I am not ashamed anymore of what was done to me. It is not my shame. It is the abusers shame.
I had better get off my soapbox here.
I appreciate this opportunity to talk about a long neglected topic.

The stupidity of some council members, in the case of Ryan*, absolutely blows my mind.  Why did they expose the whole family of a man to shame, when it was the father who was guilty of looking at pornography? And even then indulging in pornography may be a sin, but addictions are considered a mental illness and listed in the DSM-IV.  I don't know about the DSM-V, I've never looked at a copy of the latest edition.  But this was a gratuitous humiliation of innocent people, and the Council should apologize to their victims and ask for forgiveness for the way they were treated.
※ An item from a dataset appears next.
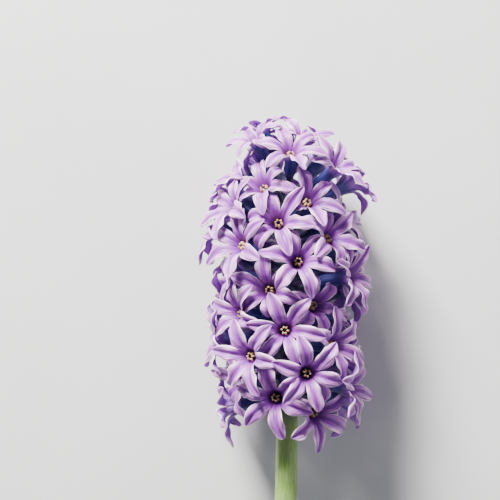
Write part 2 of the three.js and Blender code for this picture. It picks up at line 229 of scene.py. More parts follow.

As for criticizing a woman for having been assaulted by one of her professors, and implying she was at fault ; feminists call that blaming the victim.  Are there still people in our denomination stupid enough to blame children who have been molested for being victims of child sexual abuse? Why do we automatically assume that a female university student--or any other woman for that matter--tried to seduce her aggressor and got raped because of it?  Since when do we believe that men are poor innocent victims of sexual temptations who can't help but give in to them?  Adam in Gen.3, tried to blame both God and Eve for his disobedience, but God didn't buy it and cursed the ground because of what the man did.  We're supposed to show compassion to those who suffer, but I didn't see much of it in those cases.  What will it take for people who claim to be Christians to smarten up?

a quote from the following website dealing with abuse in the church:
http://globaltraumarecovery.org/
It is a sad fact that many organizations, when faced with the choice of protecting an abusive leader or victim, choose to protect the leader (and thus the organization) rather than the victims of that abuse. All too often, victims report that the failure of the system to respond well to their cries for help cause more harm than the original abuse.